- [JOB]: Stop after the line with "clip-in filler collar.": repeat exactly every line before it, beginning with the first, and that line itself.

## begin DATA SHOWN

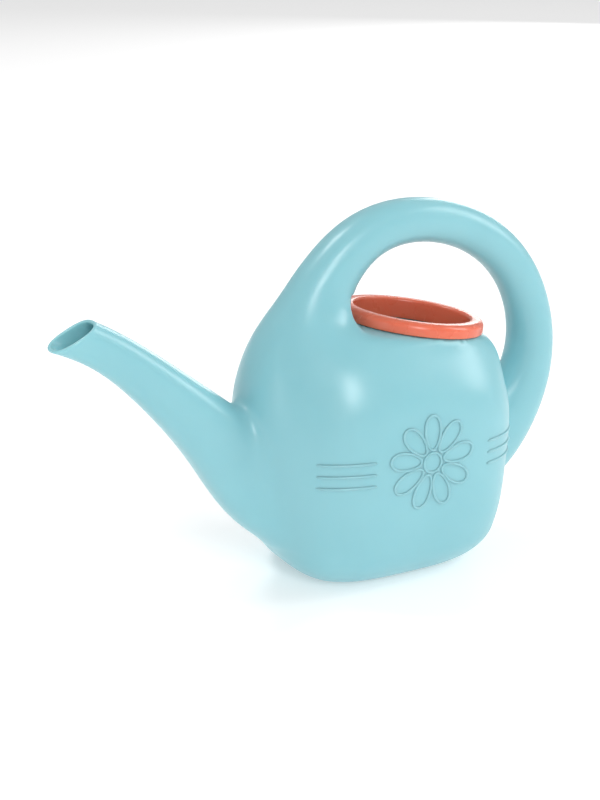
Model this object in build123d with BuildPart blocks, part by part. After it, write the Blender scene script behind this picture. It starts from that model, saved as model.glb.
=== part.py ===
"""Child's watering can: a hollow blow-moulded can with a clip-in filler collar.

The tank, the spout and the handle are one plastic moulding, seamless on the real
can. Here that moulding is cut just outside the skin of the tank, and the tank is cut
level with its shoulder, so that every hollow node is a simple one. The cut faces meet.
The filler collar is a second moulding, clipped over the neck of the tank.

Units are millimetres. +Z is up, the spout points to -X, and the origin is on the
middle of the flat base. The can is symmetric about the XZ plane.
"""

from build123d import *
from math import cos, pi, radians, sin
import os

os.makedirs("parts", exist_ok=True)

# --- Driving dimensions -------------------------------------------------------

WALL = 2.0              # wall of the blow moulding
BASE_ROUNDING = 20.0    # radius of the edge round the flat base
SPOUT_BLEND = 6.0       # radius where the spout grows out of the tank
HANDLE_BLEND = 5.0      # radius where the handle's rear leg grows out of the tank

# Levels of the tank: height, centre x, half length, half width, squareness and
# the tilt of the level in degrees, down towards the rear.
TANK_LEVELS = [
    (0, -2, 58, 44, 3.2, 0),
    (30, -2, 67, 53, 3.2, 0),
    (60, -2, 70, 56, 3.2, 0),
    (90, -1, 70, 56, 3.2, 1),
    (110, 1, 68, 53, 2.8, 6),
    (127, 7, 61, 44, 2.6, 9),
    (134, 20, 40, 40, 2, 9),
]

# Stations along each limb: x, z, half height in the XZ plane and half width
# along Y. Both ends of the handle and the root of the spout lie inside the tank.
SPOUT_STATIONS = [
    (-42, 43, 32, 31),
    (-63, 51, 28, 24),
    (-97, 84, 20, 18),
    (-130, 118, 14, 14),
    (-166, 147, 11, 11),
    (-203, 164, 11, 11),
]
HANDLE_STATIONS = [
    (-46, 50, 20, 24),
    (-57, 92, 26, 28),
    (-44, 146, 19, 17),
    (-9, 186, 13, 13),
    (47, 187, 12, 12),
    (90, 155, 12, 12),
    (102, 104, 14, 13),
    (92, 78, 18, 13),
    (73, 58, 23, 13),
    (45, 42, 24, 13),
]
LIMB_SQUARENESS = 2.2

# The mouth of the spout lies on a plane that rises towards the tank.
MOUTH_POINT = (-164, 0, 161)
MOUTH_SLOPE = 27

# Filler opening: the neck and the collar share one axis, tilted to the rear. The
# axis starts in the middle of the collar's top face, and depths run down from it.
COLLAR_TOP = (21.5, 0, 141.5)
NECK_TILT = 9
NECK_RADIUS = 37.5
NECK_WALL = 1.8
NECK_EDGE_DEPTH = 1.8
NECK_ROOT_DEPTH = 9.0
SNAP_DEPTH = 4.6            # bead round the neck, and its groove in the collar
SNAP_RADIUS = 0.5

COLLAR_SKIRT_DEPTH = 7.1    # outside the neck
COLLAR_SLEEVE_DEPTH = 11.5  # inside the neck
COLLAR_SKIRT_WALL = 2.8
COLLAR_SLEEVE_WALL = 3.1
COLLAR_CLEARANCE = 0.12     # on each side of the neck
COLLAR_ROUNDING = 2.6

# The cut between the tank and its limbs runs this far outside the tank's skin.
ROOT_LENGTH = 1.5

# The tank is cut level here, into a lower cup and a shoulder with the neck.
SHOULDER_LEVEL = 96

# The side of this line, in the XZ plane, where the spout lies. Its slanted stretch
# follows the crease between the top of the spout and the root of the handle.
SPOUT_SIDE = [(-50, 0), (-50, 60), (-66, 73), (-88, 104), (-88, 220), (-230, 220), (-230, 0)]

# --- Shapes shared by the solids ----------------------------------------------


def superellipse_section(plane, half_x, half_y, squareness, points):
    """The face |x/half_x|^squareness + |y/half_y|^squareness = 1 on a plane."""
    outline = []
    for step in range(points):
        angle = 2 * pi * step / points
        c, s = cos(angle), sin(angle)
        reach = (abs(c) ** squareness + abs(s) ** squareness) ** (-1 / squareness)
        outline.append((half_x * c * reach, half_y * s * reach))
    with BuildSketch(plane) as section:
        with BuildLine():
            Spline(*outline, periodic=True)
        make_face()
    return section.sketch


def tilted_plane(x, z, tilt):
    """A level that leans down towards the rear by tilt degrees."""
    lean = radians(tilt)
    return Plane(origin=(x, 0, z), x_dir=(cos(lean), 0, -sin(lean)), z_dir=(sin(lean), 0, cos(lean)))


def tank_sections(inset=0):
    """The tank's levels drawn inset, and closed up in height by as much."""
    top = TANK_LEVELS[-1][0]
    sections = []
    for z, x, half_length, half_width, squareness, tilt in TANK_LEVELS:
        level = inset + z * (top - 2 * inset) / top
        sections.append(
            superellipse_section(
                tilted_plane(x, level, tilt),
                half_length - inset,
                half_width - inset,
                squareness,
                points=28,
            )
        )
    return sections


def limb_sections(stations, inset=0):
    """Sections square to a limb's centre line, each drawn inset."""
    sections = []
    for index, (x, z, half_height, half_width) in enumerate(stations):
        before = stations[max(index - 1, 0)]
        after = stations[min(index + 1, len(stations) - 1)]
        along = (after[0] - before[0], 0, after[1] - before[1])
        sections.append(
            superellipse_section(
                Plane(origin=(x, 0, z), x_dir=(0, 1, 0), z_dir=along),
                half_width - inset,
                half_height - inset,
                LIMB_SQUARENESS,
                points=16,
            )
        )
    return sections


def neck_profile_plane():
    """The XZ plane turned so that its Y runs up the neck's axis."""
    lean = radians(NECK_TILT)
    return Plane(origin=COLLAR_TOP, x_dir=(cos(lean), 0, -sin(lean)), z_dir=(0, -1, 0))


COLLAR_PLANE = tilted_plane(COLLAR_TOP[0], COLLAR_TOP[2], NECK_TILT)
NECK_AXIS = Axis(COLLAR_PLANE.origin, COLLAR_PLANE.z_dir)
neck_bore = NECK_RADIUS - NECK_WALL

# --- The moulding: its outside and its cavity ---------------------------------

with BuildPart() as tank_outside:
    loft(sections=tank_sections())
    fillet(tank_outside.edges().group_by(Axis.Z)[0], BASE_ROUNDING)

with BuildPart() as spout_outside:
    loft(sections=limb_sections(SPOUT_STATIONS))
    mouth_lean = radians(MOUTH_SLOPE)
    split(
        bisect_by=Plane(origin=MOUTH_POINT, z_dir=(-sin(mouth_lean), 0, cos(mouth_lean))),
        keep=Keep.BOTTOM,
    )

with BuildPart() as cavity:
    loft(sections=tank_sections(inset=WALL))
    fillet(cavity.edges().group_by(Axis.Z)[0], BASE_ROUNDING - WALL)
    loft(sections=limb_sections(SPOUT_STATIONS, inset=WALL))
    loft(sections=limb_sections(HANDLE_STATIONS, inset=WALL))

with BuildPart() as moulding:
    add(tank_outside.part)
    add(spout_outside.part)
    spout_root = moulding.edges(Select.NEW).filter_by(lambda edge: edge.is_closed)
    fillet(spout_root, SPOUT_BLEND)
    loft(sections=limb_sections(HANDLE_STATIONS))
    rear_root = moulding.edges(Select.NEW).filter_by_position(Axis.X, 60, 75)
    fillet(rear_root, HANDLE_BLEND)
    add(cavity.part, mode=Mode.SUBTRACT)

with BuildPart() as neck:
    with BuildSketch(neck_profile_plane()):
        with BuildLine():
            Polyline(
                (neck_bore, -NECK_EDGE_DEPTH),
                (neck_bore, -NECK_ROOT_DEPTH),
                (NECK_RADIUS, -NECK_ROOT_DEPTH),
                (NECK_RADIUS, -NECK_EDGE_DEPTH),
                close=True,
            )
        make_face()
        with Locations((NECK_RADIUS, -SNAP_DEPTH)):
            Circle(SNAP_RADIUS)
    revolve(axis=NECK_AXIS)

# --- The nodes ----------------------------------------------------------------

with BuildPart() as whole_tank:
    add(moulding.part)
    loft(sections=tank_sections(inset=-ROOT_LENGTH), mode=Mode.INTERSECT)
    add(neck.part)
    with BuildSketch(COLLAR_PLANE):
        Circle(neck_bore)
    extrude(amount=-2 * NECK_ROOT_DEPTH, mode=Mode.SUBTRACT)

with BuildPart() as tank:
    add(whole_tank.part)
    split(bisect_by=Plane.XY.offset(SHOULDER_LEVEL), keep=Keep.BOTTOM)

with BuildPart() as tank_shoulder:
    add(whole_tank.part)
    split(bisect_by=Plane.XY.offset(SHOULDER_LEVEL), keep=Keep.TOP)

with BuildPart() as limbs:
    add(moulding.part)
    loft(sections=tank_sections(inset=-ROOT_LENGTH), mode=Mode.SUBTRACT)

with BuildPart() as spout_side:
    with BuildSketch(Plane.XZ):
        with BuildLine():
            Polyline(*SPOUT_SIDE, close=True)
        make_face()
    extrude(amount=60, both=True)

with BuildPart() as spout:
    add(limbs.part)
    add(spout_side.part, mode=Mode.INTERSECT)

with BuildPart() as handle:
    add(limbs.part)
    add(spout_side.part, mode=Mode.SUBTRACT)

# The collar is a ring with an upside-down U section: skirt, rounded top, sleeve.
with BuildPart() as filler_collar:
    skirt_bore = NECK_RADIUS + COLLAR_CLEARANCE
    sleeve_radius = neck_bore - COLLAR_CLEARANCE
    with BuildSketch(neck_profile_plane()) as collar_profile:
        with BuildLine():
            Polyline(
                (skirt_bore, -COLLAR_SKIRT_DEPTH),
                (skirt_bore + COLLAR_SKIRT_WALL, -COLLAR_SKIRT_DEPTH),
                (skirt_bore + COLLAR_SKIRT_WALL, 0),
                (sleeve_radius - COLLAR_SLEEVE_WALL, 0),
                (sleeve_radius - COLLAR_SLEEVE_WALL, -COLLAR_SLEEVE_DEPTH),
                (sleeve_radius, -COLLAR_SLEEVE_DEPTH),
                (sleeve_radius, -NECK_EDGE_DEPTH),
                (skirt_bore, -NECK_EDGE_DEPTH),
                close=True,
            )
        make_face()
        fillet(collar_profile.vertices().group_by(Axis.Y)[-1], COLLAR_ROUNDING)
        with Locations((skirt_bore, -SNAP_DEPTH)):
            Circle(SNAP_RADIUS, mode=Mode.SUBTRACT)
    revolve(axis=NECK_AXIS)

NODES = {
    "tank": tank,
    "tank_shoulder": tank_shoulder,
    "spout": spout,
    "handle": handle,
    "filler_collar": filler_collar,
}
for label, node in NODES.items():
    node.part.label = label
    export_step(node.part, f"parts/{label}.step")
    print(f"{label}: {len(node.solids())} solid, {node.part.volume / 1000:.1f} cm3")
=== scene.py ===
"""Looks of the child's watering can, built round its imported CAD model.

The moulding (tank, spout and handle) is one seamless skin: the three shapes are
written as distance fields, blended where they meet, and meshed as a thin shell.
The filler collar is turned from a profile, and the raised marks are swept along
the skin. Shapes are worked out in millimetres and made in metres.
"""

import math

import bmesh
import bpy
import numpy as np
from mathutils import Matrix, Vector


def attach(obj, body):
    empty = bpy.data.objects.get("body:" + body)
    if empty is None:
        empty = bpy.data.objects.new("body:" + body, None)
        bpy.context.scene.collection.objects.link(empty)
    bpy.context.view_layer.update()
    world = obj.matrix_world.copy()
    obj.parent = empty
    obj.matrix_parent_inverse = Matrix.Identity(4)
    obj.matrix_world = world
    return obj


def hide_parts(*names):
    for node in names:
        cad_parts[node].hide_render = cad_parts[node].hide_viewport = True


MM = 0.001

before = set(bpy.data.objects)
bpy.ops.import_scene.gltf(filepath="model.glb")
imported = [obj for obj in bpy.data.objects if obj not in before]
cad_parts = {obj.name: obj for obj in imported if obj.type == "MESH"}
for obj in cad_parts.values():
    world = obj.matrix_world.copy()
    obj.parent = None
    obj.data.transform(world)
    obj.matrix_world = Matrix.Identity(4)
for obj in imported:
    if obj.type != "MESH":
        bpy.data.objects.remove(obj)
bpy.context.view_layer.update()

# --- Dimensions of the moulding, in millimetres --------------------------------

WALL = 2.0
BASE_ROUNDING = 20.0

# Height, centre x, half length, half width, squareness and tilt in degrees,
# the same levels as the CAD model has.
TANK_LEVELS = [
    (0, -2, 58, 44, 3.2, 0),
    (30, -2, 67, 53, 3.2, 0),
    (60, -2, 70, 56, 3.2, 0),
    (90, -1, 70, 56, 3.2, 1),
    (110, 1, 68, 53, 2.8, 6),
    (127, 7, 61, 44, 2.6, 9),
    (134, 20, 40, 40, 2, 9),
]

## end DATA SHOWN

- [EXERCISE SOLUTION]:
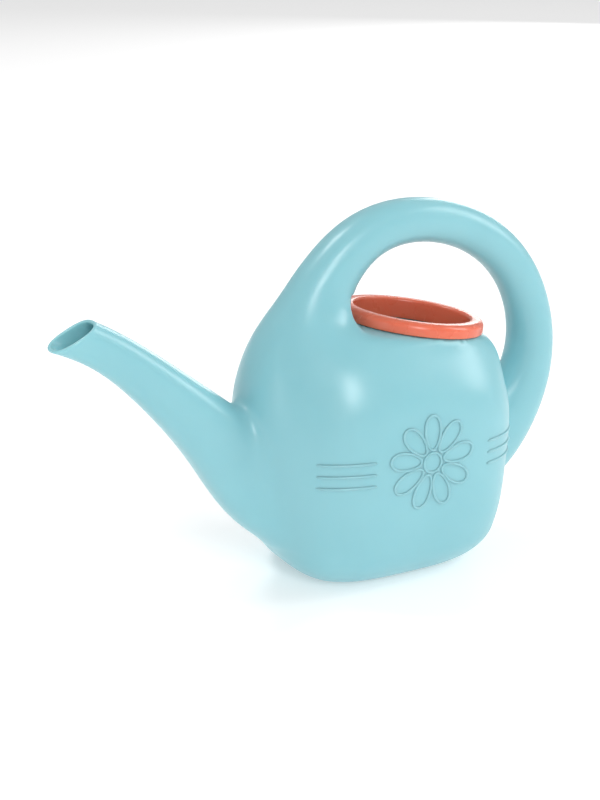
Model this object in build123d with BuildPart blocks, part by part. After it, write the Blender scene script behind this picture. It starts from that model, saved as model.glb.
=== part.py ===
"""Child's watering can: a hollow blow-moulded can with a clip-in filler collar.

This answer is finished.